After proclaiming the Anfal campaign “a case of genocide” (p. 30), Hardi’s more nuanced study analyzes the various ways women were affected by it and how many of them managed to survive. She examines such issues as sexual abuse faced by women who were arrested and detained in camps, the situation of refugees and internally displaced persons (IDPs), the ordeal of gas survivors, the challenges of rebuilding life after the devastation, and the mental health consequences of all this. Hardi notes how “in Kurdish society, rape brings disgrace on the victim . . . and even [being] killed by her own relatives. Women are held responsible for the crimes committed against them” (p. 60). In one particularly humiliating experience, “the [Iraqi] soldiers put a woman’s undergarment on a stick and raised it in the air. ‘Hay allam Akrad,’ they shouted: This is the Kurdish flag” (p. 63). In another poignant scene, Hardi describes how just after giving birth, “Meena was then shivering from cold and exhaustion. Her mother, Hajar, lay down on top of her and covered her like a blanket because they had nothing else to cover her with” (p. 69).

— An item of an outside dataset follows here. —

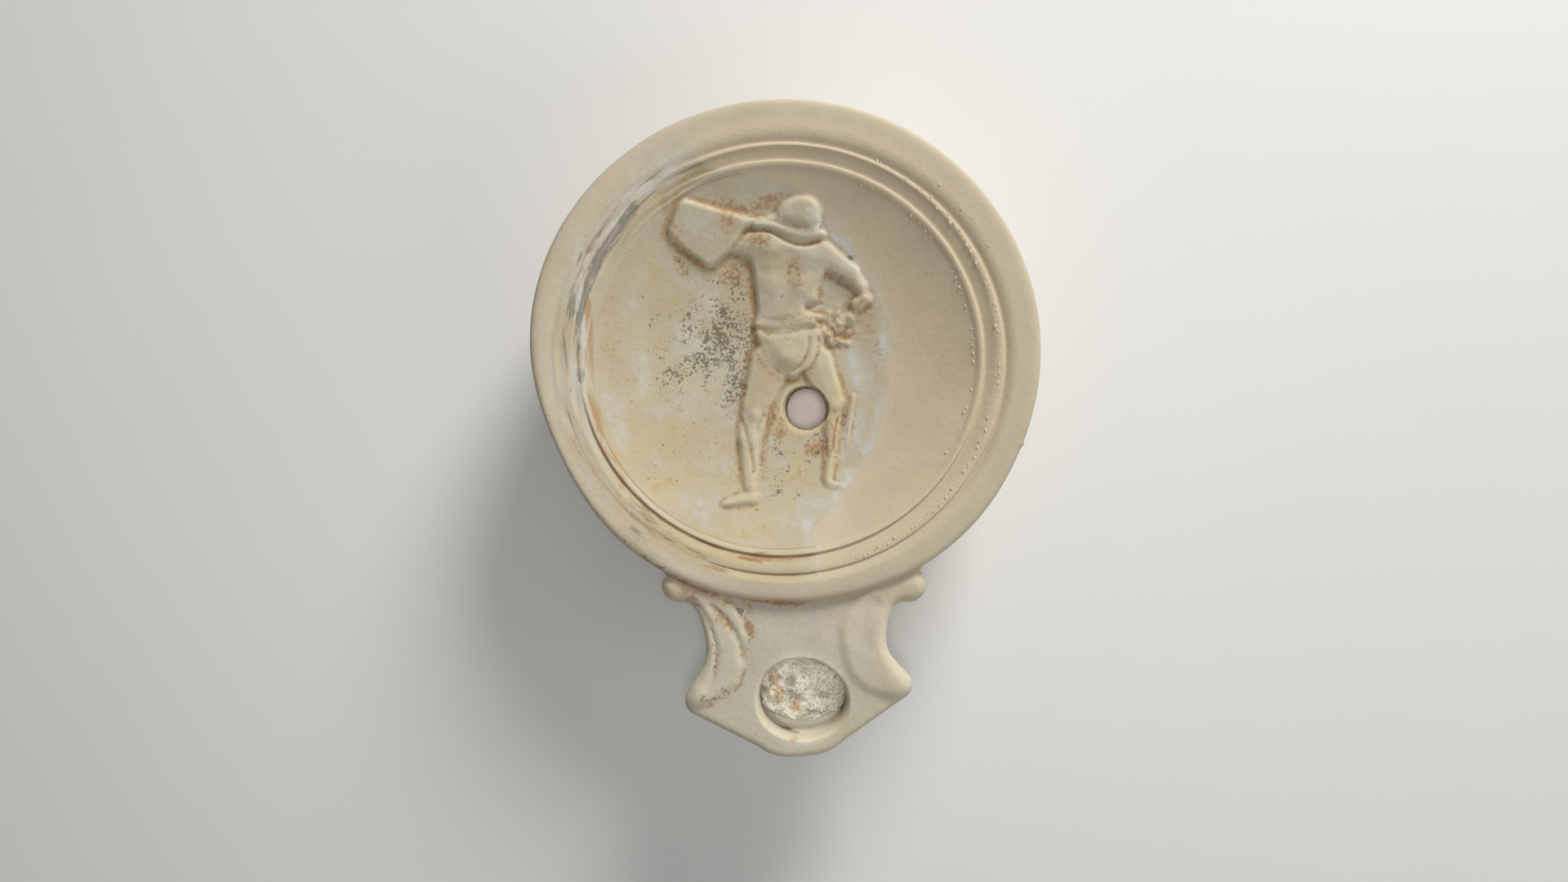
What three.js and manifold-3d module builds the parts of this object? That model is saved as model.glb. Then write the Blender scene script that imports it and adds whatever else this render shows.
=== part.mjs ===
// A Roman volute lamp of fired clay, moulded in two halves and luted into one hollow body,
// with a gladiator in low relief on its sunk discus, a filling hole and a wick hole.
// It stands on its flat base. The nozzle points along -Y, X runs across it and +Z is up.
// The origin is the middle of the base's underside. Sizes are in millimetres.

import * as THREE from "three";
import { mergeVertices } from "three/addons/utils/BufferGeometryUtils.js";
import Module from "manifold-3d";

const wasm = await Module();
wasm.setup();

// Body: the round oil chamber
const LAMP_HEIGHT = 26; // from the table to the crest of the shoulder
const BODY_WIDTH = 78; // diameter along X
const BODY_LENGTH = 76.4; // diameter along Y
const WALL = 3; // sides and floor
const DISCUS_WALL = 2.8; // the clay under the discus
const BASE_RADIUS = 21.5;
const FOOT_HEIGHT = 0.8;
const BELLY_HEIGHT = 19.5; // where the side stands upright
const SHOULDER_EDGE_HEIGHT = 22.6; // where the shoulder starts to round over

// Shoulder mouldings, each placed by its distance in from the body's widest circle and its
// drop below the shoulder's crest
const SHOULDER_CREST_INSET = 3.0;
const OUTER_GROOVE_INSET = 4.3;
const OUTER_GROOVE_DROP = 0.8;
const OUTER_RIDGE_INSET = 5.5;
const OUTER_RIDGE_DROP = 0.35;
const INNER_GROOVE_INSET = 7.9;
const INNER_GROOVE_DROP = 1.7;
const INNER_RIDGE_INSET = 9.0;
const INNER_RIDGE_DROP = 1.1;

// Discus: the sunk picture field, a little off the body's centre
const DISCUS_X = -0.45;
const DISCUS_Y = -1.2;
const DISCUS_STEP_WIDTH = 0.5;
const DISCUS_STEP_HEIGHT = 0.6;
const DISCUS_DEPTH = 4.4; // of the bowl, below that step
const BOWL_POWER = 2.3; // how late the bowl's floor turns up into its wall

// Filling hole, pierced through the discus between the figure's thighs
const FILLING_HOLE_X = 3.2;
const FILLING_HOLE_Y = -8.8;
const FILLING_HOLE_DIAMETER = 6.4;
const FILLING_HOLE_FLARE = 0.4; // how much wider its radius is at the top

// The worn edge of the body, left of the nozzle
const WEAR_DEPTH = 0.9;
const WEAR_DIRECTION = THREE.MathUtils.degToRad(210); // counted from +X towards +Y
const WEAR_SPREAD = THREE.MathUtils.degToRad(24);

// Nozzle, measured outwards from the body's edge and sideways from its own axis
const NOZZLE_LENGTH = 23.6;
const NOZZLE_AXIS_X = 1.5; // where it leaves the body's edge
const NOZZLE_LEAN = 0.055; // how far the axis leans towards +X for each millimetre outwards
const NOZZLE_DROP = 1.6; // its top face, below the shoulder's crest
const NOZZLE_ROOT = 7; // how far it reaches in under the shoulder
const NECK_WIDTH = 27.4;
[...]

As for those who survived, “the women I interviewed mentioned money, being helped by others and luck” (p. 72). “Sometimes survival was random and outside the individual’s control. Freezing to death, falling off a mountain during flight and falling ill without access to medication in the camp, being gassed, or poisoned were unlucky events that could not be prevented” (p. 102). “Since the Kurdish parties had been an ally of Iran during the Iraq-Iran war, Iran was more receptive to refugees compare to Turkey,” (p. 86) and even transported some of them “by Iranian vehicles to safety” (p. 80).
Hardi also points out how “farming never recovered since Anfal. . . . Lack of investment in the rural areas went hand in hand with political instability during the [Kurdish] civil war [1994-1998], droughts, and importing cheap goods from abroad. The UN Oil for Food program also contributed to this because it provided free food stuff to Iraqi civilians in return for oil. The various factors have meant that there is no market for local goods and it is too expensive to produce” (p. 155). Furthermore, “the international community has not yet acknowledged its responsibility towards the survivors who are victims of not only a brutal dictatorship but also of Western companies that sold chemical precursors to Baghdad throughout the 1980s” (p. 120).
In conclusion, both books can be read for great understanding of how supposed real politik can lead to not only a travesty of justice, but simply bad foreign policy. Fortunately, Hiltermann and Hardi have produced testimonies to document this situation and thus will provide necessary reading for those who want to understand better what really occurred.

Michael M. Gunter is a professor of political science at Tennessee Technological University and most recently has published the 2nd edition of his The Kurds Ascending: The Evolving Solution to the Kurdish Problem in Iraq and Turkey (New York: Palgrave Macmillan, 2011).